Piovani parla da non credente eppure constata che la sua vita è un dono. Solo chi entra in quest’ottica può superare l’errore più grave che la mente umana può commettere: il “paragone”. Questa tentazione è molto ben concettualizzata da Kierkegaard: “I Paragoni, che divengono altrettanti motivi di preoccupazione e di scontentezze, fanno dimenticare che ognuno è uomo a prescindere dalla differenza delle situazioni. La stima di sé (e degli altri) risiede nel riconoscimento della propria creaturalità, è la verità fondamentale che ci costituisce come esseri umani.

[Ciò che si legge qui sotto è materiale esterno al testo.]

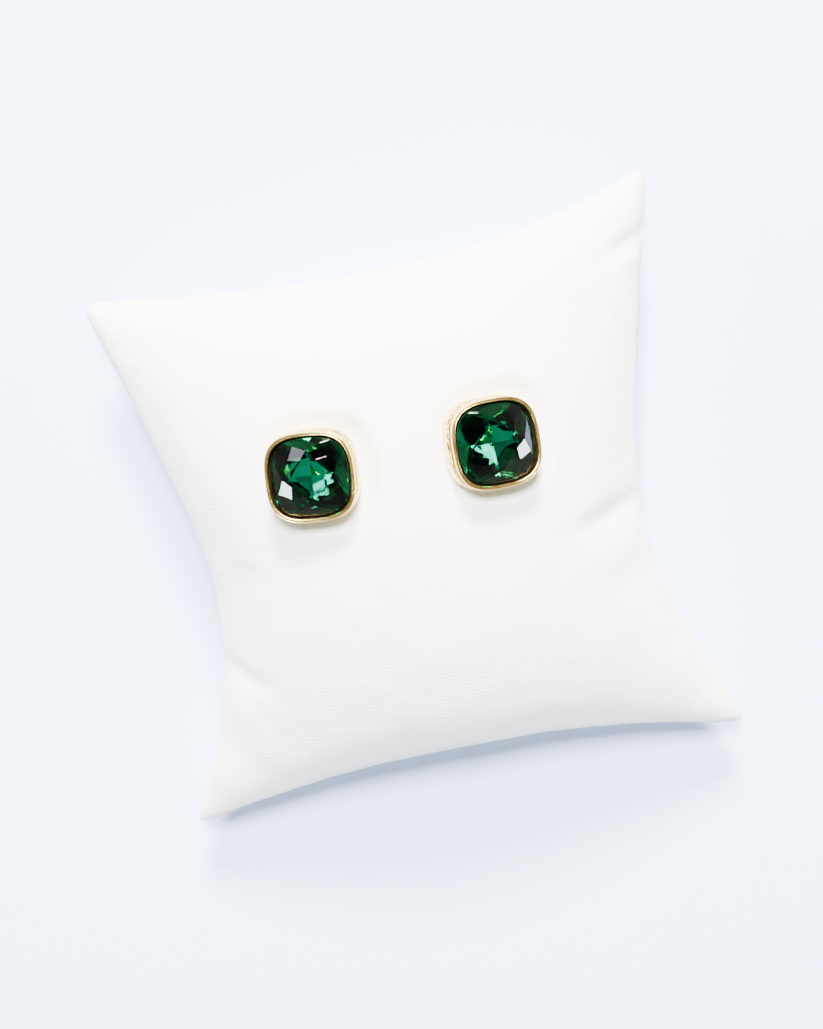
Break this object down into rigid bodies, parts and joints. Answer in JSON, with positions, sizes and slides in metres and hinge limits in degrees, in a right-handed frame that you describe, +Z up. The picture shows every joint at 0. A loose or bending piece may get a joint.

Il paragone dimentica tale dignità fondamentale per fondarla su qualcosa di esteriore: i guai della vita, per sé e per gli altri, iniziano quando non si ritiene più sufficiente considerarsi come semplicemente uomini”[1].

Dobbiamo constatare che ci viene più facile maledire che benedire, e che il paragone, ci fa creare delle attese che poi si rivelano delusioni. Il mondo prima promette, poi abbandona. È urgente il ritorno a questo nuovo atteggiamento esistenziale. Fermarsi a benedire se stessi e chi ci circonda è il primo atto da compiere per vivere meglio. Il nostro cuore desidera parole buone e la vita è buona se le parole che ascoltiamo sono buone. Le ferite che ciascuno porta nel cuore sono frutto di parole mal-dette, e non bene-dette.

Forza, benediciamo e la vita sarà una benedizione.

Leggete le parole del brano che segue: sono un esempio concreto di quanto ho appena detto:

Sei enormemente magnifica

(da “…Il gufo disse”)

Così scrive una tredicenne nel suo diario personale.

“Il mio papà dice che sono enormemente magnifica. Io mi chiedo se lo sono davvero. Per essere enormemente magnifica…

Sara dice che bisogna avere bellissimi, lunghi capelli ricci come i suoi. Io non li ho.

Per essere enormemente magnifica… Gianni dice che bisogna avere denti bianchi e perfettamente dritti come i suoi. Io non li ho.

Per essere enormemente magnifica… Jessica dice che non devi avere quelle piccole macchie marroni sulla faccia che si chiamano lentiggini. Io le ho.

Per essere enormemente magnifica.. Marco dice che bisogna essere più intelligente della classe. Io non lo so fare.

Per essere enormemente magnifica… Stefano dice che bisogna saper dire le battute più buffe della scuola.. Io non lo so fare.

Per essere enormemente magnifica.. Laura dice che bisogna vivere nel quartiere più carino della città e nella casa più graziosa. Io abito in periferia e in una vecchia casa.

 Per essere enormemente magnifica.. Mattia dice che bisogna indossare solo i vestiti più carini e le scarpe più alla moda. Io non li indosso.

Per essere enormemente magnifica.. Samantha dice che bisogna provenire da una famiglia perfetta. Non è il mio caso.

Ma ogni sera, quand’è ora di dormire, papà mi abbraccia forte e dice: «tu sei enormemente magnifica e io ti voglio bene!». Papà deve sapere qualcosa che i miei amici non sanno…

Vi benedico

don Fiorino


[1] S.Kierkeggard, È meraviglioso essere uomini, Torino, Gribauidi, 1990,28-31.